Additional challenges you've experienced or continue to experience, such as another mental illness, low income, racism, or other forms of discrimination.

Symptoms of Post Trauma stress disorder

-       Emotional numbness or withdrawal, feeling nothing, finding difficult to connect with other people.

-       Memory problem, concentration, or sleep.

-       Avoiding things that remind you of the traumatic event.

-       Feeling angry or irritable.

-       Blaming yourself for the event of believing that everything must be very dangerous.

-       Anxiety and fear, especially when confronted with events or situations that remind you of the trauma.

-       Feeling anger, guilt shame, or other strong negative emotions.

-       Feeling on guard or excessively vigilant.

-       Distressing or frightening thoughts, flashbacks, or nightmares about the event.

-       Low mood, despair, or hopelessness.

What can be complications?

Having a trauma disorder may increase the risk of having other mental illnesses or a substance use disorder.

 Someone with a trauma disorder, especially when it is undiagnosed or untreated, may turn to drugs or alcohol to self-medicate and escape from negative feelings.

 This can lead to a substance use disorder.

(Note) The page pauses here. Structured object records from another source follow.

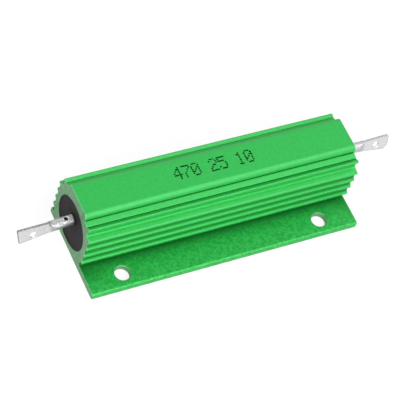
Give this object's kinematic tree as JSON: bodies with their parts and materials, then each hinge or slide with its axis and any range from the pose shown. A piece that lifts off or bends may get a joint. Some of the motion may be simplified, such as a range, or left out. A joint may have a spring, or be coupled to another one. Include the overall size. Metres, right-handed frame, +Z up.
{
  "type": "aluminium housed resistor",
  "caption": "Wirewound power resistor in a finned green anodised aluminium housing, with a mounting flange along one side and a flat pierced terminal at each end.",
  "frame": {"origin": "middle of the housing's footprint, on its underside", "axes": "+X along the housing, +Z up away from the mounting surface, and the flange reaches towards -Y"},
  "size_m": [0.1253, 0.0318, 0.0224],
  "materials": {
    "anodised_aluminium": "satin green anodised extrusion with sawn ends",
    "moulding_compound": "matt dark grey moulded compound",
    "ceramic": "unglazed white ceramic",
    "resistance_wire": "bare resistance alloy wire",
    "cap_steel": "plain drawn steel",
    "tinned_metal": "dull tin plate"
  },
  "bodies": {
    "root": {"housing": "anodised_aluminium", "moulding_compound": "moulding_compound", "ceramic_core": "ceramic", "resistance_winding": "resistance_wire", "end_cap_left": "cap_steel", "end_cap_right": "cap_steel", "cap_pin_left": "cap_steel", "cap_pin_right": "cap_steel", "terminal_left": "tinned_metal", "terminal_right": "tinned_metal"}
  },
  "joints": []
}
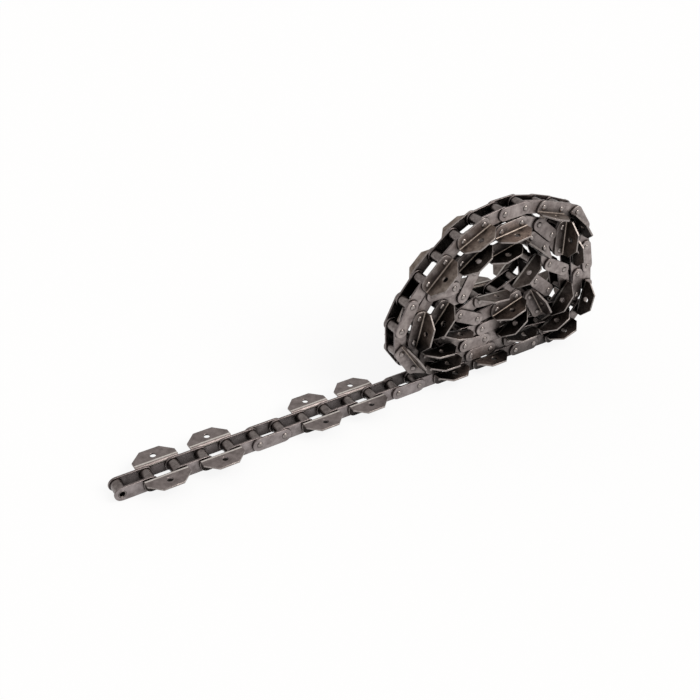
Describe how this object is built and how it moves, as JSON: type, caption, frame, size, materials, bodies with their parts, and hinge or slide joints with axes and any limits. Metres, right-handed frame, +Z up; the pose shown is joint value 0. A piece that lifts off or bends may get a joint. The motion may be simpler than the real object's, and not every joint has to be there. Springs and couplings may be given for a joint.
{
  "type": "roller conveyor chain",
  "caption": "Steel roller chain with bent bolt-on attachment tabs on most outer plates, a straight hinged strand running into a loose coil.",
  "frame": {"origin": "centre of the bush bore at the chain's free end, midway between its side plates", "axes": "+X along the straight strand towards the coil, +Y across the chain along the pins, +Z up"},
  "size_m": [0.8792, 0.0894, 0.2919],
  "materials": {
    "plate_steel": "blackened, lightly oiled pressed plate",
    "pin_steel": "hardened, dark, ends riveted",
    "roller_steel": "dark oiled tube"
  },
  "bodies": {
    "coil": {"inner_link_13": "plate_steel", "end_pin": "pin_steel", "first_wrap_inner_plates": "plate_steel", "first_wrap_plain_plates": "plate_steel", "first_wrap_attachment_plates": "plate_steel", "first_wrap_rollers": "roller_steel", "second_wrap_inner_plates": "plate_steel", "second_wrap_plain_plates": "plate_steel", "second_wrap_attachment_plates": "plate_steel", "second_wrap_rollers": "roller_steel", "core_inner_plates": "plate_steel", "core_plain_plates": "plate_steel", "core_attachment_plates": "plate_steel", "core_rollers": "roller_steel"},
    "link_12_body": {"plain_plates_12": "plate_steel", "pins_12": "pin_steel"},
    "link_11_body": {"inner_link_11": "plate_steel"},
    "link_10_body": {"attachment_plates_10": "plate_steel", "pins_10": "pin_steel"},
    "link_09_body": {"inner_link_09": "plate_steel"},
    "link_08_body": {"attachment_plates_08": "plate_steel", "pins_08": "pin_steel"},
    "link_07_body": {"inner_link_07": "plate_steel"},
    "link_06_body": {"plain_plates_06": "plate_steel", "pins_06": "pin_steel"},
    "link_05_body": {"inner_link_05": "plate_steel"},
    "link_04_body": {"attachment_plates_04": "plate_steel", "pins_04": "pin_steel"},
    "link_03_body": {"inner_link_03": "plate_steel"},
    "link_02_body": {"attachment_plates_02": "plate_steel", "pins_02": "pin_steel"},
    "link_01_body": {"inner_link_01": "plate_steel"},
    "roller_00_body": {"roller_00": "roller_steel"},
    "roller_01_body": {"roller_01": "roller_steel"},
    "roller_02_body": {"roller_02": "roller_steel"},
    "roller_03_body": {"roller_03": "roller_steel"},
    "roller_04_body": {"roller_04": "roller_steel"},
    "roller_05_body": {"roller_05": "roller_steel"},
    "roller_06_body": {"roller_06": "roller_steel"},
    "roller_07_body": {"roller_07": "roller_steel"},
    "roller_08_body": {"roller_08": "roller_steel"},
    "roller_09_body": {"roller_09": "roller_steel"},
    "roller_10_body": {"roller_10": "roller_steel"},
    "roller_11_body": {"roller_11": "roller_steel"},
    "roller_12_body": {"roller_12": "roller_steel"},
    "roller_13_body": {"roller_13": "roller_steel"}
  },
  "joints": [
    {"name": "pin_12_hinge", "type": "hinge", "parent": "coil", "child": "link_12_body", "pos_m": [0.4968, 0, 0], "axis": [0, 1, 0], "range_deg": [-90, 35]},
    {"name": "pin_11_hinge", "type": "hinge", "parent": "link_12_body", "child": "link_11_body", "pos_m": [0.4554, 0, 0], "axis": [0, -1, 0], "range_deg": [-70, 90]},
    {"name": "pin_10_hinge", "type": "hinge", "parent": "link_11_body", "child": "link_10_body", "pos_m": [0.414, 0, 0], "axis": [0, 1, 0], "range_deg": [-90, 90]},
    {"name": "pin_09_hinge", "type": "hinge", "parent": "link_10_body", "child": "link_09_body", "pos_m": [0.3726, 0, 0], "axis": [0, -1, 0], "range_deg": [-90, 90]},
    {"name": "pin_08_hinge", "type": "hinge", "parent": "link_09_body", "child": "link_08_body", "pos_m": [0.3312, 0, 0], "axis": [0, 1, 0], "range_deg": [-90, 90]},
    {"name": "pin_07_hinge", "type": "hinge", "parent": "link_08_body", "child": "link_07_body", "pos_m": [0.2898, 0, 0], "axis": [0, -1, 0], "range_deg": [-90, 90]},
    {"name": "pin_06_hinge", "type": "hinge", "parent": "link_07_body", "child": "link_06_body", "pos_m": [0.2484, 0, 0], "axis": [0, 1, 0], "range_deg": [-90, 90]},
    {"name": "pin_05_hinge", "type": "hinge", "parent": "link_06_body", "child": "link_05_body", "pos_m": [0.207, 0, 0], "axis": [0, -1, 0], "range_deg": [-90, 90]},
    {"name": "pin_04_hinge", "type": "hinge", "parent": "link_05_body", "child": "link_04_body", "pos_m": [0.1656, 0, 0], "axis": [0, 1, 0], "range_deg": [-90, 90]},
    {"name": "pin_03_hinge", "type": "hinge", "parent": "link_04_body", "child": "link_03_body", "pos_m": [0.1242, 0, 0], "axis": [0, -1, 0], "range_deg": [-90, 90]},
    {"name": "pin_02_hinge", "type": "hinge", "parent": "link_03_body", "child": "link_02_body", "pos_m": [0.0828, 0, 0], "axis": [0, 1, 0], "range_deg": [-90, 90]},
    {"name": "pin_01_hinge", "type": "hinge", "parent": "link_02_body", "child": "link_01_body", "pos_m": [0.0414, 0, 0], "axis": [0, -1, 0], "range_deg": [-90, 90]},
    {"name": "roller_00_spin", "type": "hinge", "parent": "link_01_body", "child": "roller_00_body", "pos_m": [0, 0, 0], "axis": [0, 1, 0], "continuous": true},
    {"name": "roller_01_spin", "type": "hinge", "parent": "link_01_body", "child": "roller_01_body", "pos_m": [0.0414, 0, 0], "axis": [0, 1, 0], "continuous": true},
    {"name": "roller_02_spin", "type": "hinge", "parent": "link_03_body", "child": "roller_02_body", "pos_m": [0.0828, 0, 0], "axis": [0, 1, 0], "continuous": true},
    {"name": "roller_03_spin", "type": "hinge", "parent": "link_03_body", "child": "roller_03_body", "pos_m": [0.1242, 0, 0], "axis": [0, 1, 0], "continuous": true},
    {"name": "roller_04_spin", "type": "hinge", "parent": "link_05_body", "child": "roller_04_body", "pos_m": [0.1656, 0, 0], "axis": [0, 1, 0], "continuous": true},
    {"name": "roller_05_spin", "type": "hinge", "parent": "link_05_body", "child": "roller_05_body", "pos_m": [0.207, 0, 0], "axis": [0, 1, 0], "continuous": true},
    {"name": "roller_06_spin", "type": "hinge", "parent": "link_07_body", "child": "roller_06_body", "pos_m": [0.2484, 0, 0], "axis": [0, 1, 0], "continuous": true},
    {"name": "roller_07_spin", "type": "hinge", "parent": "link_07_body", "child": "roller_07_body", "pos_m": [0.2898, 0, 0], "axis": [0, 1, 0], "continuous": true},
    {"name": "roller_08_spin", "type": "hinge", "parent": "link_09_body", "child": "roller_08_body", "pos_m": [0.3312, 0, 0], "axis": [0, 1, 0], "continuous": true},
    {"name": "roller_09_spin", "type": "hinge", "parent": "link_09_body", "child": "roller_09_body", "pos_m": [0.3726, 0, 0], "axis": [0, 1, 0], "continuous": true},
    {"name": "roller_10_spin", "type": "hinge", "parent": "link_11_body", "child": "roller_10_body", "pos_m": [0.414, 0, 0], "axis": [0, 1, 0], "continuous": true},
    {"name": "roller_11_spin", "type": "hinge", "parent": "link_11_body", "child": "roller_11_body", "pos_m": [0.4554, 0, 0], "axis": [0, 1, 0], "continuous": true},
    {"name": "roller_12_spin", "type": "hinge", "parent": "coil", "child": "roller_12_body", "pos_m": [0.4968, 0, 0], "axis": [0, 1, 0], "continuous": true},
    {"name": "roller_13_spin", "type": "hinge", "parent": "coil", "child": "roller_13_body", "pos_m": [0.5382, 0, 0], "axis": [0, 1, 0], "continuous": true}
  ]
}
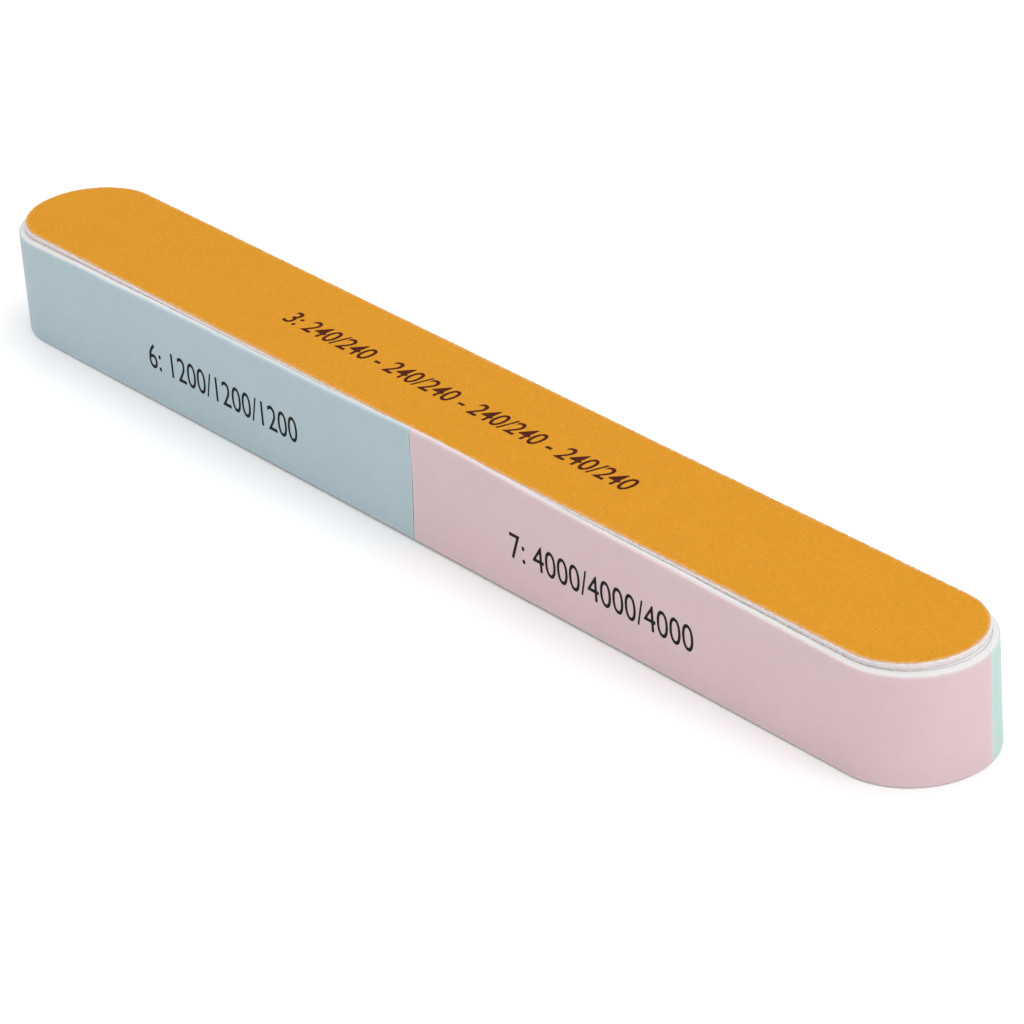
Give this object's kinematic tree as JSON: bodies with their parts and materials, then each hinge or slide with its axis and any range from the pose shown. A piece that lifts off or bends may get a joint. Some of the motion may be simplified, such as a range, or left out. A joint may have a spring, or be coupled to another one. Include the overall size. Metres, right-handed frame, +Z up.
{
  "type": "nail buffer block",
  "caption": "Long round-ended hand block for filing, smoothing and shining nails, with abrasive sheets on its broad faces and cushioned buffing strips wrapped round its edge.",
  "frame": {"origin": "middle of the underside, at the height of the surface the block lies on", "axes": "+X along the block towards the end where side 7 meets side 4, -Y towards the edge with sides 6 and 7, +Z up out of side 3"},
  "size_m": [0.178, 0.02, 0.0153],
  "materials": {
    "white_foam": "soft closed-cell foam, matt, fine cells on the cut edges",
    "backing_paper": "uncoated paper with a torn fibrous cut edge",
    "adhesive_film": "thin clear-to-milky pressure-sensitive glue film",
    "coarse_grit": "mineral grains in resin, coarse and charcoal, matt",
    "medium_grit": "mineral grains in resin, medium and slate grey, matt",
    "fine_grit": "mineral grains in resin, fine and orange, matt with a slight sparkle",
    "mint_film": "micro-grit film, satin matt, mint green",
    "lilac_film": "micro-grit film, satin matt, pale lilac",
    "blue_grey_film": "smooth buffing film, satin matt, blue-grey",
    "pink_film": "smooth shine film, satin matt, pale pink"
  },
  "bodies": {
    "root": {"foam_core": "white_foam", "side_1_adhesive": "adhesive_film", "side_1_paper": "backing_paper", "side_1_grit": "coarse_grit", "side_2_adhesive": "adhesive_film", "side_2_paper": "backing_paper", "side_2_grit": "medium_grit", "side_3_adhesive": "adhesive_film", "side_3_paper": "backing_paper", "side_3_grit": "fine_grit", "side_4_adhesive": "adhesive_film", "side_4_cushion": "white_foam", "side_4_film": "mint_film", "side_5_adhesive": "adhesive_film", "side_5_cushion": "white_foam", "side_5_film": "lilac_film", "side_6_adhesive": "adhesive_film", "side_6_cushion": "white_foam", "side_6_film": "blue_grey_film", "side_7_adhesive": "adhesive_film", "side_7_cushion": "white_foam", "side_7_film": "pink_film"}
  },
  "joints": []
}
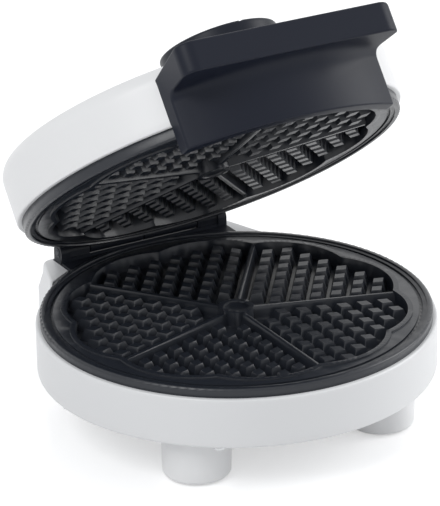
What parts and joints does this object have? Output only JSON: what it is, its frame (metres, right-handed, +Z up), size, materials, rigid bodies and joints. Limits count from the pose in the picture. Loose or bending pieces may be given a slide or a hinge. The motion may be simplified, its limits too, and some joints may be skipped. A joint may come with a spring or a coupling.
{
  "type": "heart waffle maker",
  "caption": "Round hinged electric waffle iron for a ring of joined hearts, resting open on four feet, with a wrap-round handle and a heat dial on its lid.",
  "frame": {"origin": "middle of the object's box, on the table the feet stand on", "axes": "+Z up, -Y towards the handle side where the user stands, +X to the user's right"},
  "size_m": [0.2346, 0.2588, 0.2598],
  "materials": {
    "base_housing": "satin",
    "bottom_cover": "satin",
    "feet": "satin",
    "foot_pads": "matt",
    "foot_screws": "plain",
    "bottom_screws": "plain",
    "lower_plate": "dark non-stick coating",
    "lower_heat_shield": "plain",
    "lower_heating_element": "plain",
    "lower_plate_screws": "plain",
    "terminal_block": "matt",
    "cord_gland": "satin",
    "base_hinge_bracket": "satin black",
    "hinge_pin": "plain",
    "pin_clips": "plain",
    "lid_housing": "satin",
    "upper_plate": "dark non-stick coating",
    "upper_heat_shield": "plain",
    "upper_heating_element": "plain",
    "upper_plate_screws": "plain",
    "lid_hinge_bracket": "satin black",
    "handle": "satin",
    "handle_screws": "plain",
    "dial_scale_ring": "satin",
    "thermostat": "plain",
    "pilot_lamp_red": "clear",
    "pilot_lamp_green": "clear",
    "thermostat_dial": "satin",
    "thermostat_shaft": "plain"
  },
  "bodies": {
    "base": {"base_housing": "base_housing", "bottom_cover": "bottom_cover", "feet": "feet", "foot_pads": "foot_pads", "foot_screws": "foot_screws", "bottom_screws": "bottom_screws", "lower_plate": "lower_plate", "lower_heat_shield": "lower_heat_shield", "lower_heating_element": "lower_heating_element", "lower_plate_screws": "lower_plate_screws", "terminal_block": "terminal_block", "cord_gland": "cord_gland", "base_hinge_bracket": "base_hinge_bracket", "hinge_pin": "hinge_pin", "pin_clips": "pin_clips"},
    "lid": {"lid_housing": "lid_housing", "upper_plate": "upper_plate", "upper_heat_shield": "upper_heat_shield", "upper_heating_element": "upper_heating_element", "upper_plate_screws": "upper_plate_screws", "lid_hinge_bracket": "lid_hinge_bracket", "handle": "handle", "handle_screws": "handle_screws", "dial_scale_ring": "dial_scale_ring", "thermostat": "thermostat", "pilot_lamp_red": "pilot_lamp_red", "pilot_lamp_green": "pilot_lamp_green"},
    "dial": {"thermostat_dial": "thermostat_dial", "thermostat_shaft": "thermostat_shaft"}
  },
  "joints": [
    {"name": "lid_hinge", "type": "hinge", "parent": "base", "child": "lid", "pos_m": [0, 0.10357, 0.071], "axis": [-1, 0, 0], "range_deg": [-38.4, 53.6]},
    {"name": "dial_turn", "type": "hinge", "parent": "lid", "child": "dial", "pos_m": [0, -0.00282, 0.21529], "axis": [0, 0.6211, 0.7837], "range_deg": [-135, 135]}
  ]
}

People with trauma disorders are also more likely to have other mental illnesses, either triggered or worsened by the trauma or simply because they have similar risk factors to trauma disorders.

Experiencing trauma and being unable to cope with it in healthy ways may also predispose someone to suicide. 

Anyone with a trauma disorder may be vulnerable to suicidal thoughts, but those with severe symptoms or who are not receiving treatment may be at the greatest risk.


Treatments and diagnosis

Self-management techniques are small strategies and skills you practice on your own to improve well-being.

 For example include learning how to manage stress effectively, practicing psychotherapy skills, eating as well as you can, exercising every day, getting enough sleep, seeking social support, and managing substance use. 

Talk to your mental health care team or close friends for more ideas and suggestions to help.

Other than self-management psychotherapy is an effective treatment and often the first treatment to try. There are several different types of therapy that can help:

Trauma-focused cognitive-behavioural therapy (TF-CBT) is most often recommended for PTSD. TF-CBT is a form of cognitive-behavioural therapy that specifically addresses trauma.

 It focuses on educating people so they understand trauma and PTSD and the connection between thoughts, feelings, and behaviours as well as teaching people healthy ways to cope and helping people process their traumatic experiences. 

TF-CBT also includes approaches like exposure therapy.

Exposure therapy is a type of cognitive-behavioral therapy that helps people talk about their trauma and begin to do things they avoid as a result of trauma.

Eye movement desensitization and reprocessing (EMDR) involves thinking about trauma while noticing sensations like eye movements or tapping. It helps people reduce distress around trauma and process traumatic memories.

Antidepressant medications may help reduce anxiety over time and may help manage sleep, mood, or other problems that go along with PTSD.